Whelan is no propagandist, but nor is he condemnatory. He certainly details the horrors and attendant upset a war-zone will induce, and does so with an admirably unflinching eye. His poetic voice is that a survivor and an eye-witness, not of a triumphalist. The complex nature of being a soldier fighting to preserve the peace in a combat zone is an ever-present source of tension within the book. The work is brutal and thankless, yet necessary. There is no glory to be expected. Indeed, early on in the collection he writes,

 

I come in peace not victorious or triumphant

no palms will be thrown under my feet

when I enter the City of David. 

 

His poetry serves as a valuable and even historically-significant document of the Irish soldier’s experience in peacekeeping work. Arguably, Whelan proves that those most qualified to talk of war and war’s alarms are those who see it from the coalface, as in ‘Portal’, when he writes: “The rest is just history/shovelled down the neck of a hungry war feeding/on souls, a monster that’s never satisfied.”

Whelan makes it clear that he and his fellow soldiers are in as much as danger as those they either sent in to protect or fight. The human cost is never far away. The danger is ever-present, and is devoid of any glamour or adrenalin-inducing thrills that might be expected in a warzone. Whelan makes it clear that, for the peacekeeper, every footstep taken is risk for the peacekeeper whose only armour/was the feeble weave of a blue flag. Their status does not shield them from being shot or bombed (“Our presence does not halt their conflict), and in fact gives them a clear indication of both sides being equally lacking in compromise:

 

“...we who keep the middle ground will feel

the vibrations of their vengeance.”

 

In ‘Moral of the Story’ which details the shooting on an IDF checkpoint by a runaway squad of Hezbollah fighters fleeing the Israeli army, he states:

 

Peacekeepers in Lebanon may not always

hold the centre ground but they are always

caught in the middle.

 

Combined with these moments of heightened chaos, the boredom of down-time is mixed with the ever-present anxiety of sudden, random outbursts of carnage, as in the poem ‘Funeral’, where the speaker’s enjoyment of a televised World Cup match is interrupted by the sudden attack of Resistance fighters: “all commentary lost in emotions,/I reach for my helmet and gun,/in a moment the shells will start falling.”
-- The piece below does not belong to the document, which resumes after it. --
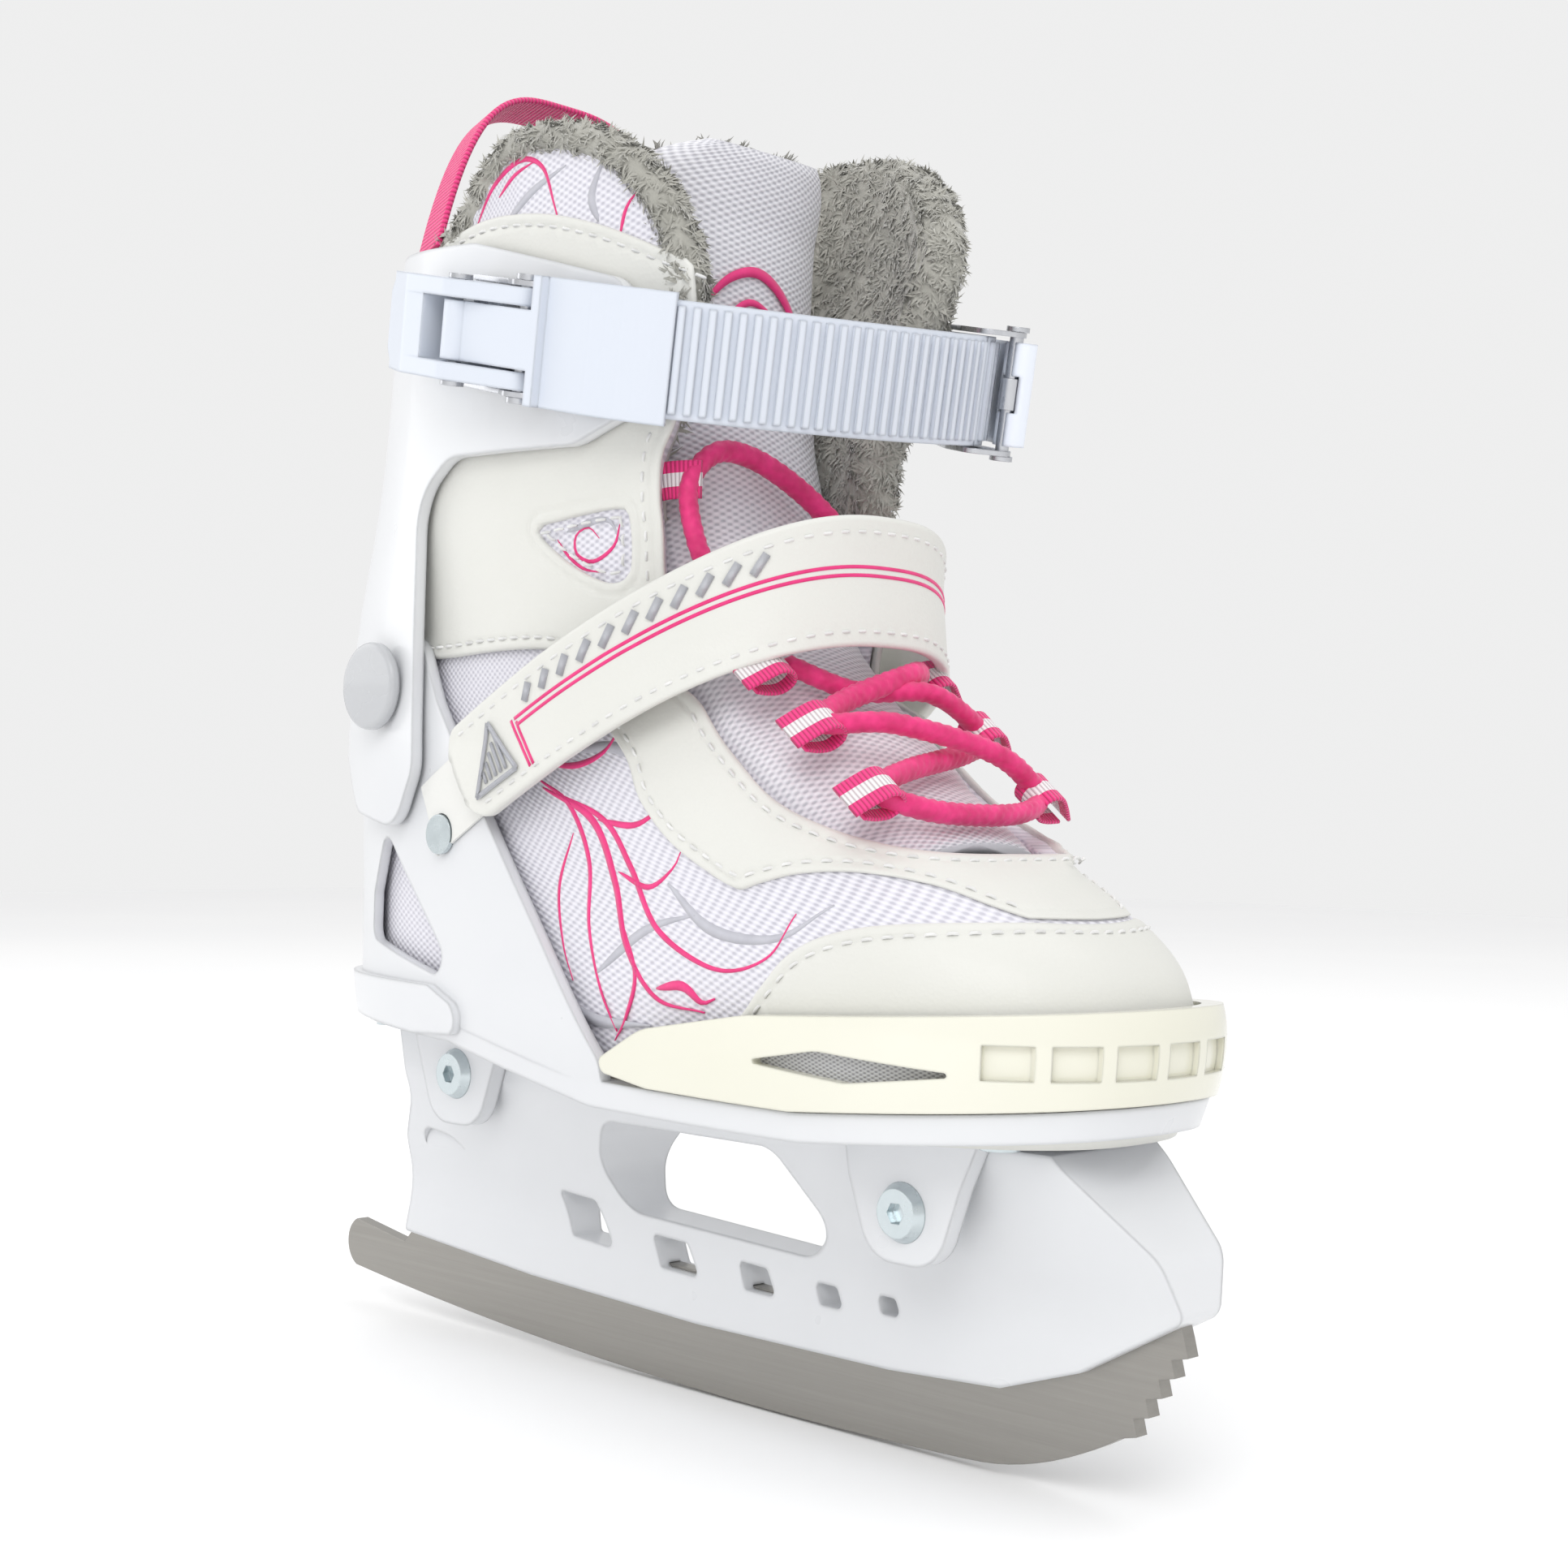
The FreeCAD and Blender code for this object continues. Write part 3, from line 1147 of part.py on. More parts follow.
def make_upper_loops():
    """Two webbing loops at the top of the lacing."""
    shapes = []
    for side in (-1, 1):
        low, high = sorted((side * (TONGUE_HALF + 0.4), side * (THROAT_HALF - 0.4)))
        shapes.append(box((6, low, 200), (14, high, 209)))
    return Part.makeCompound(shapes)


def make_pull_loop():
    """Webbing loop that stands above the back of the collar."""
    lateral, medial = (V(x, y, PULL_LOOP_FOOT_Z) for x, y in PULL_LOOP_FEET)
    span = medial - lateral
    wide = V(span.y, -span.x, 0).normalize()
    path = []
    for step in range(PULL_LOOP_STEPS + 1):
        share = (1 - math.cos(math.pi * step / PULL_LOOP_STEPS)) / 2
        lift = PULL_LOOP_RISE * (1 - abs(2 * share - 1) ** PULL_LOOP_CORNERS)
        path.append(lateral + V(span.x, span.y, 0) * share + V(0, 0, lift))
    outer, inner = [], []
    for index, point in enumerate(path):
        first = path[max(index - 1, 0)]
        last = path[min(index + 1, len(path) - 1)]
        way = (last - first).normalize()
        normal = way.cross(wide)
        outer.append(point + normal * (PULL_LOOP_THICKNESS / 2))
        inner.append(point - normal * (PULL_LOOP_THICKNESS / 2))
    corners = outer + inner[::-1] + [outer[0]]
    face = Part.Face(Part.makePolygon([point - wide * (PULL_LOOP_WIDTH / 2) for point in corners]))
    webbing = face.extrude(wide * PULL_LOOP_WIDTH)
    if webbing.Volume < 0:
        webbing.reverse()
    return webbing.cut(boot_form(255, 272, 0.0))


# ---------------------------------------------------------------------- build
def build():
    save(make_blade(), "blade")
    save(make_holder(), "blade_holder")
    save(make_blade_pins(), "blade_pins")
    save(make_shell(), "base_shell")
    save(sole_screw_shape(SOLE_SCREW_R - 0.02, 4.0), "sole_screws")
    save(make_bolts(), "cross_bolts")
    save(make_bolt_nuts(), "cross_bolt_nuts")
    save(make_bumper(), "toe_bumper")
    save(make_lasting_board(), "lasting_board")
    save(make_boot_lower(), "boot_lower")
    save(make_insole(), "insole")
    save(make_tongue_lower(), "tongue_lower")
    save(make_tongue_upper(), "tongue_upper")
    save(make_tongue_gusset(), "tongue_fold")
    save(make_boot_shaft(), "boot_shaft")
    save(make_collar(), "fur_collar")
    save(make_gusset(), "ankle_gusset")
    save(make_cuff(), "cuff")
    save(make_pivot_rivets(), "pivot_rivets")
    save(make_pivot_caps(), "pivot_caps")
    save(make_shell_rivets(), "shell_rivets")
    save(make_strap_wrap(), "instep_strap_wrap")
    save(make_strap_flap(), "instep_strap_flap")
    save(make_under_strap(), "under_strap")
    save(make_grip_patch(), "strap_grip")
    save(make_ladder_strap(), "ladder_strap")
    save(make_ladder_end(), "ladder_strap_end")
    save(make_carrier(), "strap_carrier")
    save(make_buckle_lever(), "buckle_lever")
    save(make_carrier_pins(), "carrier_pins")
    save(make_buckle_base(), "buckle_base")
    save(make_lever_pin(), "lever_pin")
    save(make_buckle_rivets(), "buckle_rivets")
    save(make_ratchet_frame(), "ratchet_frame")
    save(make_catch_pin(), "catch_pin")
    save(make_catch_lever(), "catch_lever")
    save(make_catch_spring(), "catch_spring")
    save(make_lace_lower(), "lace_lower")
    save(make_lace_upper(), "lace_upper")
    save(make_lace_loops(), "lace_loops")
    save(make_upper_loops(), "upper_lace_loops")
    save(make_pull_loop(), "pull_loop")


build()
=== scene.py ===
"""Looks of a recreational soft-boot ice skate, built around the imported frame.

Frame: +X toe, +Y medial (inner) side, +Z up.  Metres; shapes are worked out in millimetres and scaled by MM.
"""
import bpy
import json
import math
import numpy as np
from mathutils import Matrix, Vector

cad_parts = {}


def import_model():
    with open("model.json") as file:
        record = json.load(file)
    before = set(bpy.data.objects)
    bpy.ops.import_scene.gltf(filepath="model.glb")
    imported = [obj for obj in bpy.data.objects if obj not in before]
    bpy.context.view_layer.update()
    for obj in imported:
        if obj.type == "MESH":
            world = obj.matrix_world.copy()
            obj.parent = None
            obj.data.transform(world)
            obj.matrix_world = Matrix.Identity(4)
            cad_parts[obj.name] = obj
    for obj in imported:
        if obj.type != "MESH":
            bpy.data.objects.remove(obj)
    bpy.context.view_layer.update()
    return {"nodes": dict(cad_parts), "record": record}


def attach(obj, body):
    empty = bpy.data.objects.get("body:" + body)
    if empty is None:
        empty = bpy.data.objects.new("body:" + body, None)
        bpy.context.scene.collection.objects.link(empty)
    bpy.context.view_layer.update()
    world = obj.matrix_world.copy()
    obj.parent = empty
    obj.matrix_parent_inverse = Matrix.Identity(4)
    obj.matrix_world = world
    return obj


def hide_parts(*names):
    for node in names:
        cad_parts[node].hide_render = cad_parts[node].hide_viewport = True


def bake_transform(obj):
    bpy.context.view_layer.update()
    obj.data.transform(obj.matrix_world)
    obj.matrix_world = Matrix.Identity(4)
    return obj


MM = 0.001
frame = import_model()
NODES = frame["nodes"]
SCENE = bpy.context.scene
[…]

But perhaps most poignantly is the aftermath of such encounters, as exemplified in ‘Prishtina’, wherein the speaker finds himself having to confront a seriously injured comrade after a detonation, and, in a space of a few short seconds, getting a glimpse of his and everybody’s mortality:

 

It was only a moment

but he looked into me.

Could see me as clearly

as I see him after all this time,

his eyes piercing my soul, 

digging deep.

 

This poem easily ranks among the collection’s best. It most clearly demonstrates Whelan’s ability to bring alive the most harrowing of scenes with the most economized of language. The helplessness of the situation described above is lessened only the mutual, unspoken understanding the two men come to have, an understanding which perhaps could not have been reached in less traumatic circumstances. The poem’s conclusion is terse and superficially matter-of-fact, but the reader is left with no doubt as the effect such an encounter will leave on the speaker: “I couldn’t help him/but I know he sees me,/like I can see dead people.”
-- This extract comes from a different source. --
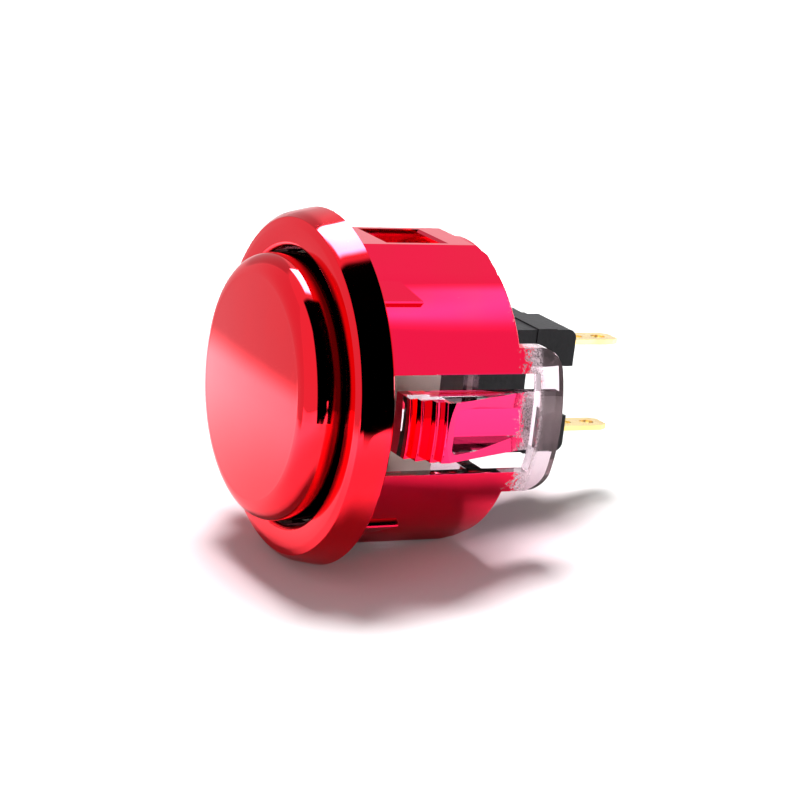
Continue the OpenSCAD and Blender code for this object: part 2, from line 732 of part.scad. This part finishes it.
// Terminal blade: a tab with a chamfered tip and two holes, and a narrower leg inside the switch
module terminal(side) {
    shoulder = -seam_y - (blade_w - leg_w) / 2;
    slot_z = -blade_end + slot_back;
    slot_half = (slot_len - slot_w) / 2;
    color("gold") laid_down() translate([0, side * blade_z, 0]) rotate([90, 0, 0])
        translate([0, 0, -blade_t / 2]) linear_extrude(blade_t) difference() {
            polygon([
                [-leg_w / 2, -leg_y], [-leg_w / 2, -seam_y], [-blade_w / 2, shoulder],
                [-blade_w / 2, -blade_end + tip_chamfer], [-blade_w / 2 + tip_narrow, -blade_end],
                [blade_w / 2 - tip_narrow, -blade_end], [blade_w / 2, -blade_end + tip_chamfer],
                [blade_w / 2, shoulder], [leg_w / 2, -seam_y], [leg_w / 2, -leg_y]
            ]);
            translate([-slot_w / 2, slot_z - slot_half]) square([slot_w, 2 * slot_half]);
            for (s = [-1, 1]) translate([0, slot_z + s * slot_half]) circle(d = slot_w);
            translate([0, -boss_y - pin_hole_out]) circle(d = pin_hole_d);
        }
}

module terminal_upper() { terminal(1); }
module terminal_lower() { terminal(-1); }

housing();
plunger_cap();
plunger_carrier();
switch_cover();
switch_base();
actuator();
contact_bridge();
return_spring();
terminal_upper();
terminal_lower();
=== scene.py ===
"""Looks of the snap-in arcade push button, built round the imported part."""

import math

import bpy
from mathutils import Matrix, Vector

MM = 0.001

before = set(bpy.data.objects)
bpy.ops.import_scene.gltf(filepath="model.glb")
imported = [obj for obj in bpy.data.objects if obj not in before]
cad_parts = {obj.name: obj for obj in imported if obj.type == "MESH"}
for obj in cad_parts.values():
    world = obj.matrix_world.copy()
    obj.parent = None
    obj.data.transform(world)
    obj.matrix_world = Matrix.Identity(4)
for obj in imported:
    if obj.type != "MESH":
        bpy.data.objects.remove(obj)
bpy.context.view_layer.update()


# Nodes
class Graph:
    """The nodes of a material or of the world, with short names for the ones used here."""

    def __init__(self, owner, output="ShaderNodeOutputMaterial"):
        self.owner = owner
        owner.use_nodes = True
        self.tree = owner.node_tree
        self.tree.nodes.clear()
        self.out = self.node(output)

    def node(self, kind, **props):
        n = self.tree.nodes.new(kind)
        for key, value in props.items():
            setattr(n, key, value)
        return n

    def link(self, source, socket):
        """Joins an output to the socket, or gives the socket a number, a vector or a colour."""
        if isinstance(source, (int, float)):
            socket.default_value = source
        elif isinstance(source, (tuple, list)):
            alpha = (1.0,) * (len(socket.default_value) - len(source))
            socket.default_value = tuple(source) + alpha
        else:
            self.tree.links.new(source, socket)

    def math(self, op, a, b=0.0, clamp=False):
        n = self.node("ShaderNodeMath", operation=op, use_clamp=clamp)
        self.link(a, n.inputs[0])
        self.link(b, n.inputs[1])
        return n.outputs[0]

    def chain(self, op, values):
        result = values[0]
        for value in values[1:]:
            result = self.math(op, result, value)
        return result

    def plus(self, *values):
        return self.chain("ADD", values)

    def times(self, *values):
        return self.chain("MULTIPLY", values)

    def most(self, *values):
        return self.chain("MAXIMUM", values)

    def minus(self, a, b, clamp=False):
        return self.math("SUBTRACT", a, b, clamp)

    def above(self, value, limit):
        """1 above the limit, 0 elsewhere."""
        return self.math("GREATER_THAN", value, limit)

    def below(self, value, limit):
        """1 below the limit, 0 elsewhere."""
        return self.math("LESS_THAN", value, limit)

    def sway(self, noise, amount):
        """A noise about 0.5 as a change about 0."""
        return self.times(self.minus(noise, 0.5), amount)

    def vmath(self, op, a, b=None, scale=None):
        n = self.node("ShaderNodeVectorMath", operation=op)
        self.link(a, n.inputs[0])
        if b is not None:
            self.link(b, n.inputs[1])
        if scale is not None:
            self.link(scale, n.inputs["Scale"])
        return n.outputs["Value"] if op in ("DOT_PRODUCT", "LENGTH") else n.outputs["Vector"]

    def ramp(self, value, low, high, smooth=True):
        """0 up to low and 1 from high on, where high may also be the smaller one."""
        n = self.node("ShaderNodeMapRange", interpolation_type="SMOOTHSTEP" if smooth else "LINEAR")
        self.link(value, n.inputs["Value"])
        self.link(min(low, high), n.inputs["From Min"])
        self.link(max(low, high), n.inputs["From Max"])
        rising = n.outputs["Result"]
        return rising if low < high else self.minus(1.0, rising)

    def coords(self):
        """A point's place in its piece's own coordinates, in metres."""
        return self.node("ShaderNodeTexCoord").outputs["Object"]

    def split(self, vector):
        """(x, y, z) of a vector."""
        xyz = self.node("ShaderNodeSeparateXYZ")
        self.link(vector, xyz.inputs[0])
        return xyz.outputs["X"], xyz.outputs["Y"], xyz.outputs["Z"]

    def geometry(self, output):
        return self.node("ShaderNodeNewGeometry").outputs[output]

    def ray(self, kind):
        """1 for rays of this kind, 0 for the others."""
        return self.node("ShaderNodeLightPath").outputs["Is " + kind + " Ray"]

    def noise(self, coords, scale, detail=3.0, roughness=0.5):
        n = self.node("ShaderNodeTexNoise")
        self.link(coords, n.inputs["Vector"])
        self.link(scale, n.inputs["Scale"])
        self.link(detail, n.inputs["Detail"])
        self.link(roughness, n.inputs["Roughness"])
        return n.outputs["Fac"]

    def stretch(self, coords, scale):
        n = self.node("ShaderNodeMapping")
        self.link(coords, n.inputs["Vector"])
        self.link(scale, n.inputs["Scale"])
        return n.outputs["Vector"]

    def mix(self, fac, a, b):
        """Colour a where fac is 0, b where it is 1."""
        n = self.node("ShaderNodeMix", data_type="RGBA")
        self.link(fac, n.inputs[0])
        self.link(a, n.inputs[6])
        self.link(b, n.inputs[7])
        return n.outputs[2]

    def bump(self, height, distance, strength, normal=None):
        n = self.node("ShaderNodeBump")
        self.link(height, n.inputs["Height"])
        self.link(distance, n.inputs["Distance"])
        self.link(strength, n.inputs["Strength"])
        if normal is not None:
            self.link(normal, n.inputs["Normal"])
        return n.outputs["Normal"]

    def shaped(self, fac, direction):
        """The surface's own normal, replaced by a direction in the piece's coordinates where fac is 1."""
        turned = self.node(
            "ShaderNodeVectorTransform",
            vector_type="NORMAL",
            convert_from="OBJECT",
            convert_to="WORLD",
        )
        self.link(direction, turned.inputs[0])
        n = self.node("ShaderNodeMix", data_type="VECTOR")
        self.link(fac, n.inputs[0])
        self.link(self.geometry("Normal"), n.inputs[4])
        self.link(turned.outputs[0], n.inputs[5])
        return n.outputs[1]

    def coloured(self, kind, colour, strength=None):
        """A shader of one colour, and of a strength if it is a light."""
        n = self.node(kind)
        self.link(colour, n.inputs["Color"])
        if strength is not None:
            self.link(strength, n.inputs["Strength"])
        return n.outputs[0]

    def transparent(self):
        return self.node("ShaderNodeBsdfTransparent").outputs[0]

    def either(self, fac, a, b):
        """Shader a where fac is 0, b where it is 1."""
        n = self.node("ShaderNodeMixShader")
        self.link(fac, n.inputs[0])
        self.link(a, n.inputs[1])
        self.link(b, n.inputs[2])
        return n.outputs[0]

    def surface(self, shader):
        self.link(shader, self.out.inputs["Surface"])
        return self.owner

    def glow_where(self, fac, strength):
        """White light of this strength where fac is 1, nothing where it is 0."""
        glow = self.coloured("ShaderNodeEmission", WHITE, strength)
        return self.surface(self.either(fac, self.transparent(), glow))

    def principled(self, **values):
        """The Principled shader, with its sockets named in words."""
        n = self.node("ShaderNodeBsdfPrincipled")
        for key, value in values.items():
            self.link(value, n.inputs[key.replace("_", " ")])
        return self.surface(n.outputs[0])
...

As already stated, there is no prettification or avoidance of the sanguine realities of warfare in Peacekeeper. The imagery Whelan makes use of is visceral, uncompromising, cinematic and yet, the reader instinctively feels, somehow true to life, reaching a stark vividness on a par with the horrific nightmare-verses of Wilfred Owen. A boy buried in rubble is found by his grandmother: “his shrapnel body lashed to the ruins/and mixed with false promises,” fresh rain falls “to wash away the footprints of killers/and the hopes of the hurting,” a fatal wound is “the ball of his knee hanging,/attached by loose skin and gristle/and wrapped in a bloody white shirt.
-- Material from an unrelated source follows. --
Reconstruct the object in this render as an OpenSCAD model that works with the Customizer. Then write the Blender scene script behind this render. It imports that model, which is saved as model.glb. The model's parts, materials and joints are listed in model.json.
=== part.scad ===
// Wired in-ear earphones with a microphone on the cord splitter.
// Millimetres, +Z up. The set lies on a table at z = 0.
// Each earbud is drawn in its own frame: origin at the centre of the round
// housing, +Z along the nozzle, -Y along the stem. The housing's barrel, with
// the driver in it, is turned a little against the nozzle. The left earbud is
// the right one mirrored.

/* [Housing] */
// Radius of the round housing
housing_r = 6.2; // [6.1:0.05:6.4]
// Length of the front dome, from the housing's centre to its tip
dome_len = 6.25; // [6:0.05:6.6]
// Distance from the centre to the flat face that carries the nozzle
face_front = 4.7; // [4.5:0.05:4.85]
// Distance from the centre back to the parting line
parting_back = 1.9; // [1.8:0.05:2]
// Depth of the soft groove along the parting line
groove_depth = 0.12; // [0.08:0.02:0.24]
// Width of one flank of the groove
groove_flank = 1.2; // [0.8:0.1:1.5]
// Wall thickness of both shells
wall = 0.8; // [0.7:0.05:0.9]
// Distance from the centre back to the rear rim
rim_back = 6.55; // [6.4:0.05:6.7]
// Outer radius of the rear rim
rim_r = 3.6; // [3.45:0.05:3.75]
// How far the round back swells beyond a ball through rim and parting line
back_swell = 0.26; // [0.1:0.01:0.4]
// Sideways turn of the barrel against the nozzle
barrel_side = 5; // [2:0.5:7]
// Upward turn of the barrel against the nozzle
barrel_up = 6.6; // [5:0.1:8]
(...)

But to counterbalance the carnage are the evocative landscapes in which Whelan the soldier finds himself deployed to. Binaries are in the very nature of peacekeeping, insofar as soldiers fighting to keep the peace is in itself a contradiction in terms. The sheer physical beauty of the Lebanese countryside acts as a fragile counterbalance to the carnage threatening to engulf it.

It is contrast that informs the collection’s longest poem and easily its thematic mission statement, Paradox of the Peacekeeper in the Holy Land, a prolonged and moving meditation on the long, diverse and complex nature of the land he has been sent to. Myth, history and current affairs are each brought to bear: Lebanon is “where Gilgamesh cleaved the cedars for his ships” as well as a place where “so much metal has been fired in this cauldron/from arrowheads and spears to icons and the corrupted jagged shards of bombs,/shrapnelled landmines and bullets.” In stanzas such as these, we see the landscape serve as a witness and a theatre to the chaos that has tainted and moulded its history, a history which Whelan knows is ongoing, where chariots are replaced by tanks, yet with the effect of these war-machines being much the same:

 

This is the land of the Canaanites,

the Phoenecians who traded from these beaches and ports

and I know it can never be as it was.

Alexander’s siege of Beirut can still be heard,

in the tracks of a tankthat replaced the chariot,

the bullet that replaced the arrow,

the rise and fall of empires.

 

Overall, Peacekeeper is a challenging, robust debut collection and a clear result of years of contemplating and traversing such disturbing terrain where violent death is an everyday occurrence. With these poems, Michael J. Whelan has achieved something very singular that deserves to be read by soldier and civilian alike.